Ich möchte, verehrter Herr Präsident, aus dem Gutachten von Junkernheinrich und Micosatt zum alten Gesetzentwurf Drucksache 15/3535, der Stellungnahme vom 20.01. dieses Jahres, zitieren:

„Bei Anwendung des Rücksichtnahmegebotes … wird das fiskalische Problem nur zeitlich verschoben, indem es breiter verteilt wird: Die Defizite der Gemeinden steigen nicht so schnell und folglich verlangsamt sich für sie die Aufzehrung des Eigenkapitals. Die mögliche Überschuldung tritt für sie später ein.“

Weiter heißt es:

„Ohne Lösung des grundsätzlichen Finanzierungsproblems schlägt die nachträgliche Erhebung einer Ausgleichsumlage bzw. die Verpflichtung zur Erhebung einer Sanierungsumlage“

im neuen Entwurf „Sonderumlage“ genannt –

„der strukturelle Finanzbedarf des Umlageverbandes umso härter auf die Mitgliedsgemeinden durch.“

Das grundsätzliche Problem wird auch vom Städtetag und vom Städte- und Gemeindebund NRW in ihrer Stellungnahme vom 17.01. gesehen. Und der Landkreistag hebt natürlicherweise die mangelnde finanzielle Ausstattung der Kreise hervor.

Generell ist in den letzten Jahren zu beobachten, dass die Umlagesätze aller Verbände politisch immer heftiger diskutiert werden und die Atmosphäre zwischen den Gebietskörperschaften dadurch extrem belastet ist, in Einzelfällen sogar bis hin zu Vergiftungen.

Ich will Ihnen ein konkretes Beispiel aus meiner Zeit als wissenschaftlicher Referent beim Landschaftsverband Rheinland geben: Ein Lehrer an einem Gymnasium will für seinen Schulunterricht eine Dienstleistung seines Kreises abrufen und fällt aus

allen Wolken, als er von der zuständigen Behörde des Kreises erfahren muss, dass die Gemeinde seines Schulstandortes sich zusammen mit drei weiteren Gemeinden aus der Finanzierung der gemeinsamen Dienstleistung des Kreises ausgeklinkt hat und ihm daher die Inanspruchnahme dieses Dienstes nicht gewährt werden kann.

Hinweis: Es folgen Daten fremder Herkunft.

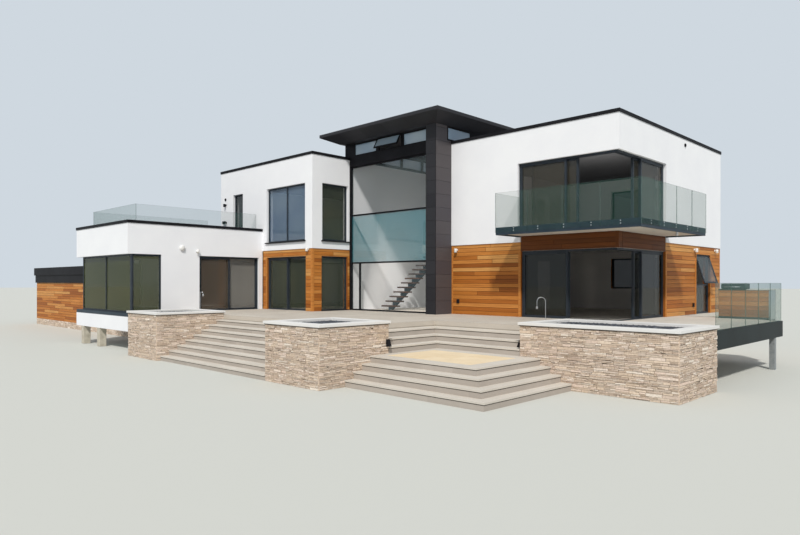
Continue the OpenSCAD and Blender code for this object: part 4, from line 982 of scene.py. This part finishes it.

Meine Damen und Herren, so etwas nennt man für gewöhnlich Verfall. Ein Mineraloge würde etwas schicker sagen: Erosion. Die Leidtragenden in dem Fall sind die Schülerinnen und Schüler, und wir befinden uns mitten in der Bildungspolitik. Das kann natürlich niemandem gefallen. Das alles als Konsequenz einer – hm – Kreislaufwirtschaft, in dem Fall einer Schuldenkreislaufwirtschaft.

Da generell viel von Schulden die Rede ist: Wie sieht es mit Informationsschulden aus? Bürgerinnen und Bürger, im konkreten Fall der Lehrer, haben überhaupt keine Möglichkeit, sich dazu zu verhalten. Im alten Griechenland wurden diejenigen, die sich nicht politisch engagiert haben, Idioten genannt. Mit den Idioten ist das aber so eine Sache. Dazu braucht es immer zwei: einen, der einen dazu macht, und der andere, der sich dazu machen lässt.

Schärfung der Transparenz im kommunalen Bereich heißt, dass Land und Kommunen einer Informationspflicht, einer Bringschuld, nachkommen. Das wäre in dem Fall angezeigt. Das beträfe auch die wichtigen Umlagen. Die Umlagen gehören zusammen mit den gegenstehenden Dienstleistungen laut und vernehmlich an die Rathaustüren genagelt, damit die Bürgerinnen und Bürger sich dazu verhalten können.

Zum Schluss ein versöhnliches Wort aus meiner Zeit beim Landschaftsverband. In dieser Zeit hat der zurückgetretene Minister Harry Voigtsberger in seiner Rolle als LVR-Direktor veranlasst, dass auf allen Dienstleistungen, in denen „Landschaftsverband“ drinsteckt, auch laut und deutlich „Landschaftsverband“ draufsteht.

Meine Damen und Herren, das ist ein Schritt in die richtige Richtung, denen informationspolitisch weitere folgen müssen. – Ich danke für Ihre geschätzte Aufmerksamkeit.